Copy out, exactly and without additions, the lines from the one that contains "imported = [obj" to the one that contains "obj.parent = None", both ends included.

Information shown:
☆ ☆ ☆ ☆

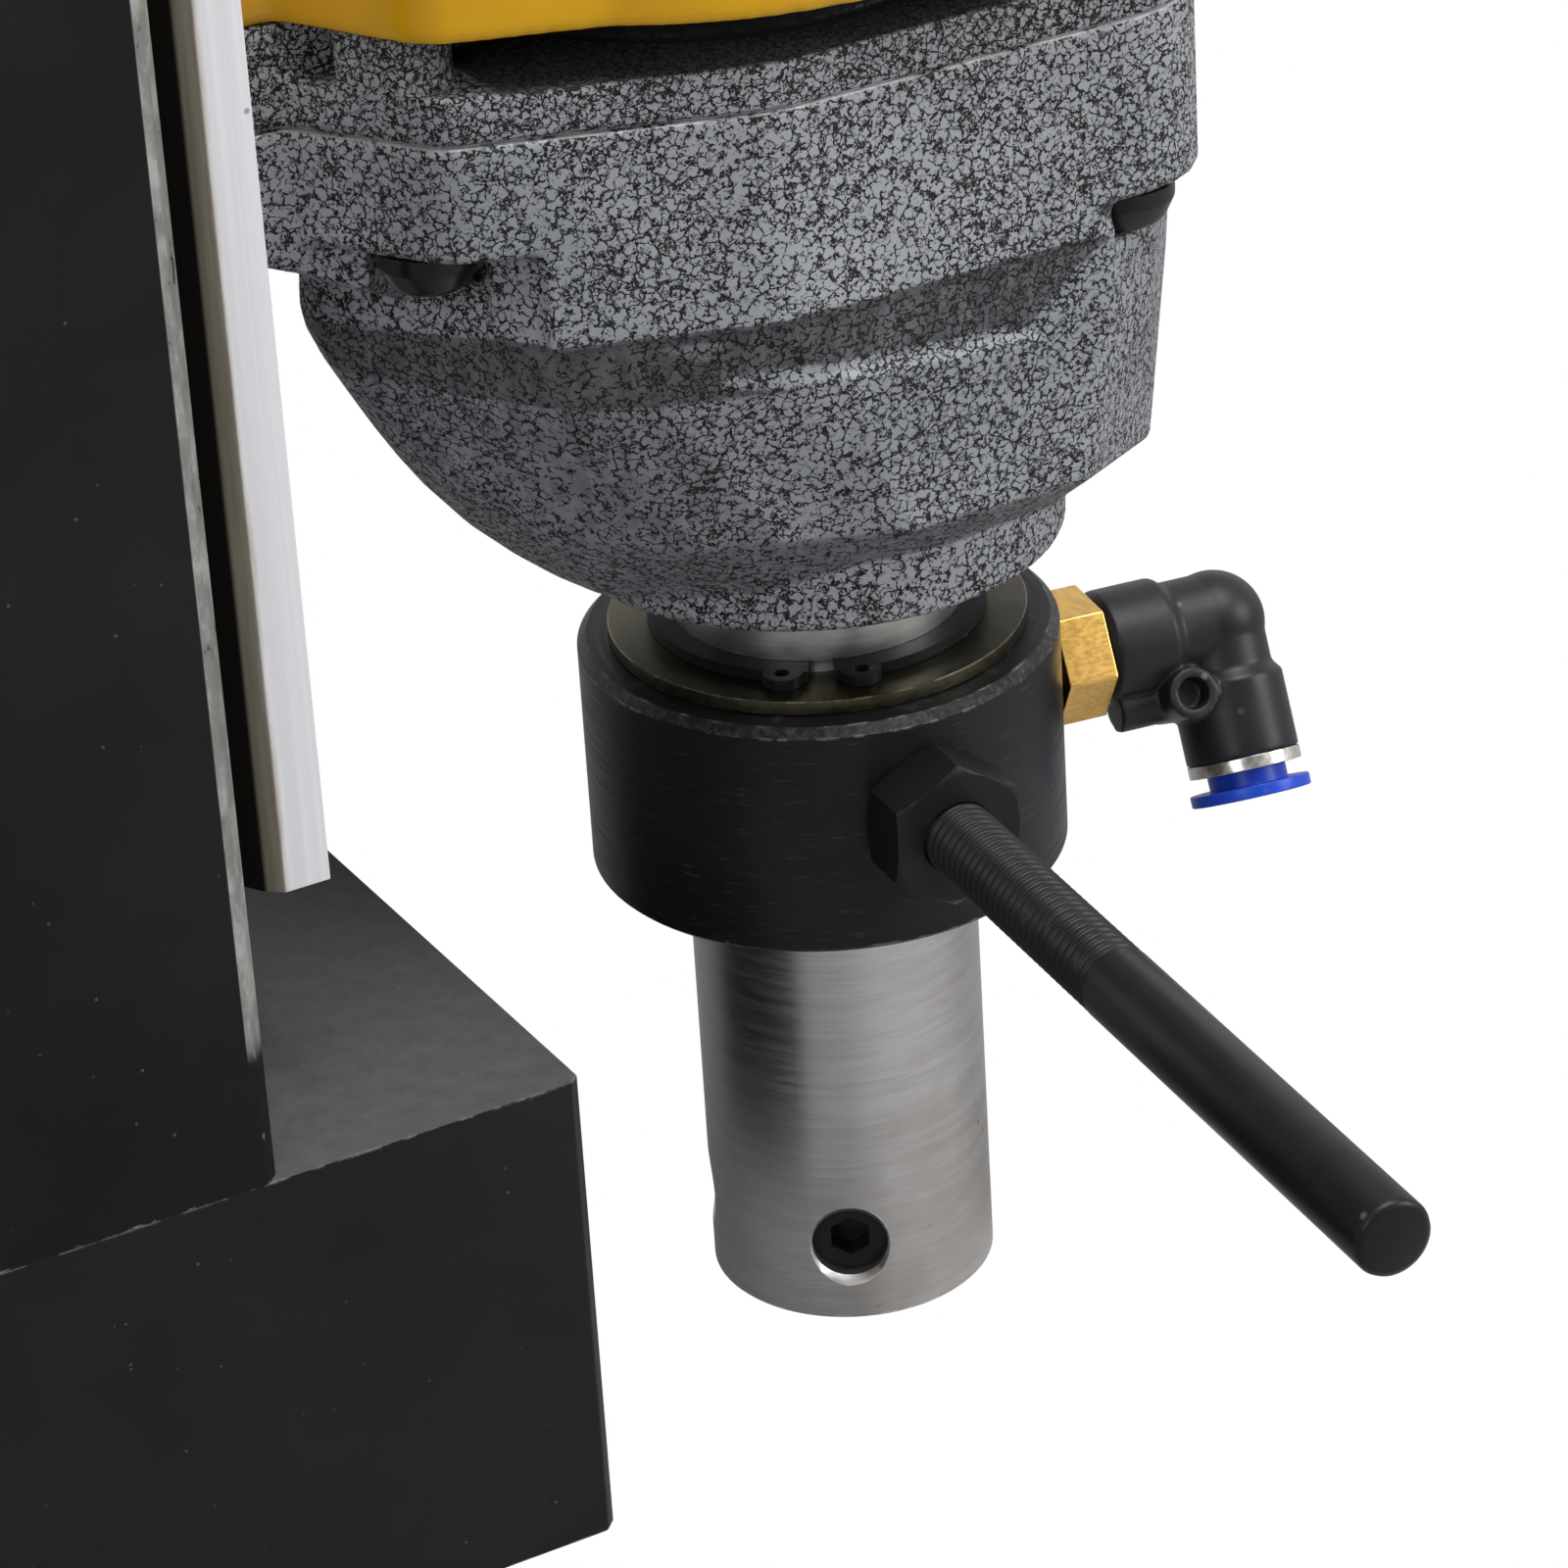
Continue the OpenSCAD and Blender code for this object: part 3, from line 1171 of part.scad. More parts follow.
module commutator() {
  bars = 16;
  color("#b8743a") at_motor() translate([0, 0, commutator_z]) difference() {
    cylinder(r = commutator_r, h = commutator_h);
    translate([0, 0, -1]) cylinder(r = motor_bearing[0] + seat_gap, h = commutator_h + 2);
    for (k = [0:bars - 1]) rotate([0, 0, (k + 0.5) * 360 / bars])
      translate([commutator_r - 0.9, -0.25, -1]) cube([2, 0.5, commutator_h + 2]);
  }
}

module cooling_fan() {
  blades = 14;
  fan_r = motor_inner_r - 4;
  color("#3b3d40") at_motor() translate([0, 0, fan_z]) difference() {
    union() {
      cylinder(r = fan_r, h = 1.6);
      cylinder(r = 11, h = 11);
      for (k = [0:blades - 1]) rotate([0, 0, k * 360 / blades])
        translate([13, 0, 0]) rotate([0, 0, 18]) cube([fan_r - 15, 1.4, 9.5]);
    }
    translate([0, 0, -1]) cylinder(r = motor_bearing[0] + seat_gap, h = 14);
  }
}

// Countershaft between the motor's pinion and the arbor's gear

module countershaft() {
  low_end = counter_z0 + counter_bearing[2] + 0.6;
  high_start = spindle_gear_z + spindle_gear_h + 0.7;
  color("#9b9ea2") translate([counter_x, 0, 0]) {
    translate([0, 0, counter_z0 + seat_gap])
      cylinder(r = counter_bearing[0], h = gear1_z + gear1_h - counter_z0);
    translate([0, 0, low_end]) cylinder(r = 6, h = spindle_gear_z - 0.3 - low_end);
    translate([0, 0, spindle_gear_z - 0.3]) linear_extrude(spindle_gear_h + 1)
      polygon(gear_points(gear_m2, pinion_z2));
    translate([0, 0, high_start]) cylinder(r = 6, h = plate_z0 + 2.6 - high_start);
  }
}

module countershaft_gear() {
  color("#7c7f83") translate([counter_x, 0, gear1_z]) difference() {
    linear_extrude(gear1_h) polygon(gear_points(gear_m1, gear_z1));
    translate([0, 0, -1]) cylinder(r = counter_bearing[0] + seat_gap, h = gear1_h + 2);
    for (a = [30:60:330]) rotate([0, 0, a]) translate([8.5, 0, -1]) cylinder(r = 2, h = gear1_h + 2);
  }
}

// Arbor, its gear and what is fastened to it

module at_grub(angle) {
  translate([0, 0, grub_z]) rotate([0, 0, angle]) rotate([0, 90, 0]) children();
}

module arbor() {
  top = top_bearing_z + top_bearing[2];
  color("#a3a6aa") at_arbor() difference() {
    union() {
      translate([0, 0, arbor_z0]) cylinder(r1 = arbor_r - 0.5, r2 = arbor_r, h = 0.5);
      translate([0, 0, arbor_z0 + 0.5]) cylinder(r = arbor_r, h = low_bearing_z - arbor_z0 - 0.55);
      translate([0, 0, low_bearing_z - 0.1]) cylinder(r = bearing_seat_r, h = low_bearing[2] + 0.2);
      translate([0, 0, lip_z]) cylinder(r = gear_seat_r, h = spindle_gear_z + spindle_gear_h + 1 - lip_z);
      translate([0, 0, spindle_gear_z + spindle_gear_h])
        cylinder(r = top_bearing[0], h = top - spindle_gear_z - spindle_gear_h);
    }
    translate([0, 0, arbor_z0 - 1]) cylinder(r = socket_r, h = socket_depth + 1);
    translate([0, 0, arbor_z0]) cylinder(r = pilot_r, h = low_bearing_z - arbor_z0 + 12);
    for (a = grub_angles) at_grub(a) {
      translate([0, 0, socket_r - 2]) cylinder(r = grub_r + seat_gap, h = arbor_r);
      translate([0, 0, arbor_r - 1.1]) cylinder(r1 = grub_r, r2 = grub_r + 1.6, h = 1.6);
    }
    // Coolant holes and the grooves of the two retaining rings
    for (a = [0, 90]) translate([0, 0, port_z]) rotate([90, 0, a])
      cylinder(r = 2, h = 2 * arbor_r + 4, center = true);
    for (z = [low_clip_z, top_clip_z]) translate([0, 0, z - seat_gap])
      tube(groove_r, arbor_r + 1, clip_t + 2 * seat_gap);
  }
}

module spindle_gear() {
  color("#74777b") at_arbor() translate([0, 0, spindle_gear_z]) difference() {
    rotate([0, 0, spindle_turn]) linear_extrude(spindle_gear_h) polygon(gear_points(gear_m2, gear_z2));
    translate([0, 0, -1]) cylinder(r = gear_seat_r + seat_gap, h = spindle_gear_h + 2);
  }
}

module arbor_set_screws() {
  color("#1d1e20") at_arbor() for (a = grub_angles) at_grub(a)
    translate([0, 0, socket_r + 0.3]) difference() {
      cylinder(r = grub_r, h = grub_l);
      translate([0, 0, grub_l - 3.5]) hexagon(grub_r, 4);
    }
}

// An open spring ring with two eyes, as it lies in its groove
module clip(ears) {
  gap = 9;
  difference() {
    union() {
      tube(groove_r + seat_gap, ring_clip_r, clip_t);
      if (ears) for (s = [-1, 1]) rotate([0, 0, s * 13]) translate([ring_clip_r, 0, 0])
        cylinder(r = 2.6, h = clip_t);
    }
    rotate([0, 0, -gap / 2]) translate([0, 0, -1]) rotate_extrude(angle = gap) square([ring_clip_r + 4, clip_t + 2]);
    if (ears) for (s = [-1, 1]) rotate([0, 0, s * 13]) translate([ring_clip_r + 0.4, 0, -1])
      cylinder(r = 1, h = clip_t + 2);
  }
}

module retaining_rings() {
  color("#222326") at_arbor() {
    translate([0, 0, low_clip_z]) clip(false);
    translate([0, 0, top_clip_z]) rotate([0, 0, -118]) clip(true);
  }
}

module thrust_washer() {
  color("#8a7a4a") at_arbor() translate([0, 0, washer_z]) tube(arbor_r + 0.1, washer_r, washer_t);
}

// Coolant ring and what turns with it

module ring_bore_at(angle) {
  translate([0, 0, port_z]) rotate([0, 0, angle]) rotate([0, 90, 0]) children();
}

module coolant_ring() {
  color("#1f2022") at_arbor() difference() {
    translate([0, 0, ring_z0]) rotate_extrude()
      polygon([[ring_bore, 0], [ring_r - 0.6, 0], [ring_r, 0.6], [ring_r, ring_h - ring_chamfer],
        [ring_r - ring_chamfer, ring_h], [ring_bore, ring_h]]);
    translate([0, 0, ring_z0 - 1])
      cylinder(r = ring_clip_r + 1, h = low_clip_z + clip_t + 0.1 - ring_z0 + 1);
    translate([0, 0, port_z - gallery_h / 2]) tube(ring_bore - 1, gallery_r, gallery_h);
    for (z = seal_zs) translate([0, 0, z - seal_r - 0.1])
      tube(ring_bore - 1, ring_bore + 2 * seal_r + 0.2, 2 * seal_r + 0.2);
    ring_bore_at(rod_angle) translate([0, 0, rod_root]) cylinder(r = rod_r + seat_gap, h = 20);
    ring_bore_at(fitting_angle) {
      translate([0, 0, rod_root]) cylinder(r = 4.8, h = 20);
      translate([0, 0, arbor_r]) cylinder(r = 2, h = 10);
    }
  }
}

module ring_seals() {
  color("#101112") at_arbor() for (z = seal_zs) translate([0, 0, z]) rotate_extrude()
    translate([ring_bore + seal_r + 0.1, 0]) circle(seal_r, $fn = 24);
}

module stop_rod() {
  color("#1b1c1d") at_arbor() ring_bore_at(rod_angle) {
    translate([0, 0, rod_root + 0.1]) cylinder(r = rod_r, h = rod_reach - rod_root - 1.1);
    translate([0, 0, rod_reach - 1]) cylinder(r1 = rod_r, r2 = rod_r - 1, h = 1);
  }
}

module rod_nut() {
  color("#1b1c1d") at_arbor() ring_bore_at(rod_angle) translate([0, 0, nut_seat]) difference() {
    intersection() {
      rotate([0, 0, 90 + 27]) hexagon(nut_flats, nut_h);
      rotate_extrude() polygon([[0, 0], [nut_flats / 2, 0], [nut_flats / 2 + 1.4, 0.8],
        [nut_flats / 2 + 1.4, nut_h - 0.8],
        [nut_flats / 2, nut_h], [0, nut_h]]);
    }
    translate([0, 0, -1]) cylinder(r = rod_r + seat_gap, h = nut_h + 2);
  }
}

// The tube fitting lies along +X here, with its outlet pointing down before the tilt
module at_fitting(tilt) {
  at_arbor() translate([0, 0, port_z]) rotate([0, 0, fitting_angle]) rotate([-tilt, 0, 0]) children();
}

module fitting_stem() {
  color("#c9983c") at_fitting(0) rotate([0, 90, 0]) difference() {
    union() {
      translate([0, 0, rod_root + 0.5]) cylinder(r = 4.75, h = stem_x0 - rod_root);
      translate([0, 0, stem_x0]) rotate([0, 0, 30]) hexagon(stem_flats, barrel_x0 - stem_x0 - 0.3);
      translate([0, 0, barrel_x0 - 1]) cylinder(r = 5, h = 9);
    }
    translate([0, 0, rod_root]) cylinder(r = 2.5, h = 40);
  }
}

module elbow_bores() {
  rotate([0, 90, 0]) {
    translate([0, 0, barrel_x0 - 1]) cylinder(r = 5 + run_gap, h = 9.5);
    translate([0, 0, barrel_x0]) cylinder(r = 2.5, h = elbow_x - barrel_x0 + 2);
  }
  translate([elbow_x, 0, -socket_top - 1]) cylinder(r = 3.1, h = socket_top + 3);
  translate([elbow_x, 0, -outlet_len]) cylinder(r = neck_r + 0.35, h = outlet_len - socket_top - 3);
  translate([elbow_x, 0, -outlet_len]) cylinder(r = tube_r + 0.05, h = outlet_len - socket_top);
}

module fitting_elbow() {
  lug = [48.5, 0, -8.5];
  color("#1c1d1f") at_fitting(outlet_tilt) difference() {
    union() {
      translate([barrel_x0, 0, 0]) rotate([0, 90, 0]) rotate_extrude()
        polygon([[0, 0], [barrel_r - 1, 0], [barrel_r, 1], [barrel_r, barrel_x1 - barrel_x0 - 1],
          [elbow_r, barrel_x1 - barrel_x0 + 0.3], [elbow_r, elbow_x - barrel_x0], [0, elbow_x - barrel_x0]]);
      translate([elbow_x, 0, 0]) sphere(elbow_r + 0.25);
      translate([elbow_x, 0, -8]) cylinder(r = elbow_r - 0.15, h = 8);
      translate([elbow_x, 0, -outlet_len + ferrule_h + seat_gap]) rotate_extrude()
        polygon([[0, 0], [outlet_r, 0], [outlet_r, outlet_len - ferrule_h - 8], [elbow_r - 0.3, outlet_len - ferrule_h - 6.4],
          [0, outlet_len - ferrule_h - 6.4]]);
      translate([lug[0], 7, lug[2]]) rotate([90, 0, 0]) cylinder(r = 3.5, h = 14);
      translate([39.6, 0, lug[2]]) rotate([0, 90, 0]) cylinder(r = 3.1, h = 9);
    }
    elbow_bores();
    for (s = [-1, 1]) translate([lug[0], s * 7, lug[2]]) rotate([90, 0, 0]) cylinder(r = 2.1, h = 6, center = true);
  }
}

module fitting_ferrule() {
  color("#c8c6bd") at_fitting(outlet_tilt) translate([elbow_x, 0, -outlet_len]) tube(neck_r + 0.3, outlet_r, ferrule_h);
}

// Collar that frees the tube when it is pushed in
module release_collar() {
  flange_t = 1.6;
  stand = collar_travel + 1;
  color("#1f4fd0") at_fitting(outlet_tilt) translate([elbow_x, 0, -outlet_len]) difference() {
    union() {
      translate([0, 0, -stand - flange_t]) cylinder(r = outlet_r + 0.5, h = flange_t);
      translate([0, 0, -stand - tiny]) cylinder(r = neck_r, h = stand + outlet_len - socket_top - 3 - collar_travel - 0.5);
    }
    translate([0, 0, -stand - flange_t - 1]) cylinder(r = tube_r + 0.05, h = outlet_len);
  }
}

magnet_body();
magnet_coils();
coil_potting();
column();
column_bolts();
gib_strip();
gib_screws();
feed_bushings();
rear_cover();
cover_screws();
control_board();
button_bezels();
power_gland();
carry_handle();
power_rocker();
start_button();
stop_button();
feed_shaft();
shaft_retainer();
handle_hub();
handle_spokes();
handle_knobs();
slide_bar();
feed_rack();
slide_screws();
gear_case();
gear_case_lid();
case_screws();
bearing_plate();
ball_bearings();
oil_seal();
motor_housing();
end_cap();
end_cap_screws();
stator_core();
field_coils();
brush_holders();
carbon_brushes();
lead_grommet();
armature_shaft();
armature_core();
armature_windings();
commutator();
cooling_fan();
countershaft();
countershaft_gear();
arbor();
spindle_gear();
arbor_set_screws();
retaining_rings();
thrust_washer();
coolant_ring();
ring_seals();
stop_rod();
rod_nut();
fitting_stem();
fitting_elbow();
fitting_ferrule();
release_collar();
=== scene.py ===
# %% [markdown]
# A magnetic drill stands on a flat plate. A CAD model of it, made elsewhere, holds every solid
# at its true size and place. This lesson dresses that model: it sets the camera and the lamps,
# gives each surface its finish, and models the pieces that need more detail than the solids have.

# %% Load the solids as a fixed frame
import json
import math

import bpy
from mathutils import Matrix, Vector


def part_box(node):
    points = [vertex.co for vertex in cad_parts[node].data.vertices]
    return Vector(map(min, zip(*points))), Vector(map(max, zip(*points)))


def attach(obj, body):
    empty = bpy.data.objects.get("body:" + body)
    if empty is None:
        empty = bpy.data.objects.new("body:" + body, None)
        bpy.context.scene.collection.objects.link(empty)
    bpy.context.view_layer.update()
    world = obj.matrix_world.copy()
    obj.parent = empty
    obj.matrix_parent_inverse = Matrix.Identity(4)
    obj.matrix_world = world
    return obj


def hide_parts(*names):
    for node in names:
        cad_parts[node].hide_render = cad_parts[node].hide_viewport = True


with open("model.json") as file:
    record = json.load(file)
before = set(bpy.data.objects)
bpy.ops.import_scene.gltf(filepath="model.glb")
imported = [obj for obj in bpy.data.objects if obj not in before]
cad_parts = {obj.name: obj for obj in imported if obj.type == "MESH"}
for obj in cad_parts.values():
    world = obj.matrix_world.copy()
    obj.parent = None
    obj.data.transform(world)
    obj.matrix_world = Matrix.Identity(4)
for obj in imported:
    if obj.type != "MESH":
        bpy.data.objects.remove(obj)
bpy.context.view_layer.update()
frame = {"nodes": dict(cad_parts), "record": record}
MM = 0.001
body_of = {node: body for body, nodes in frame["record"]["behaviour"]["bodies"].items() for node in nodes}
slot_of = {part["node"]: part["material_slot"] for part in frame["record"]["subparts"]}

# %% [markdown]
# The camera stands where the photographer's did: behind the column's front on the left, above,
# looking down at the arbor through a long lens. Its place and angles were solved from straight
# edges and circles of the drill, so the render can be laid over the picture. A camera looks along
# its own -Z, so its three axes are written down and put into one matrix.

# %% Camera
IMAGE_WIDTH = 1600
FOCAL_PIXELS = 6272.3
cam_azimuth = math.radians(27.905)
cam_drop = math.radians(27.978)
cam_roll = math.radians(-3.559)
cam_place = Vector((-200.3, -626.7, 450.84)) * MM

look = Vector((math.sin(cam_azimuth) * math.cos(cam_drop), math.cos(cam_azimuth) * math.cos(cam_drop),
               -math.sin(cam_drop)))
level = Vector((math.cos(cam_azimuth), -math.sin(cam_azimuth), 0))
upright = level.cross(look)
right = level * math.cos(cam_roll) + upright * math.sin(cam_roll)
up = upright * math.cos(cam_roll) - level * math.sin(cam_roll)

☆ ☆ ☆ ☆

Output for this exercise:
imported = [obj for obj in bpy.data.objects if obj not in before]
cad_parts = {obj.name: obj for obj in imported if obj.type == "MESH"}
for obj in cad_parts.values():
    world = obj.matrix_world.copy()
    obj.parent = None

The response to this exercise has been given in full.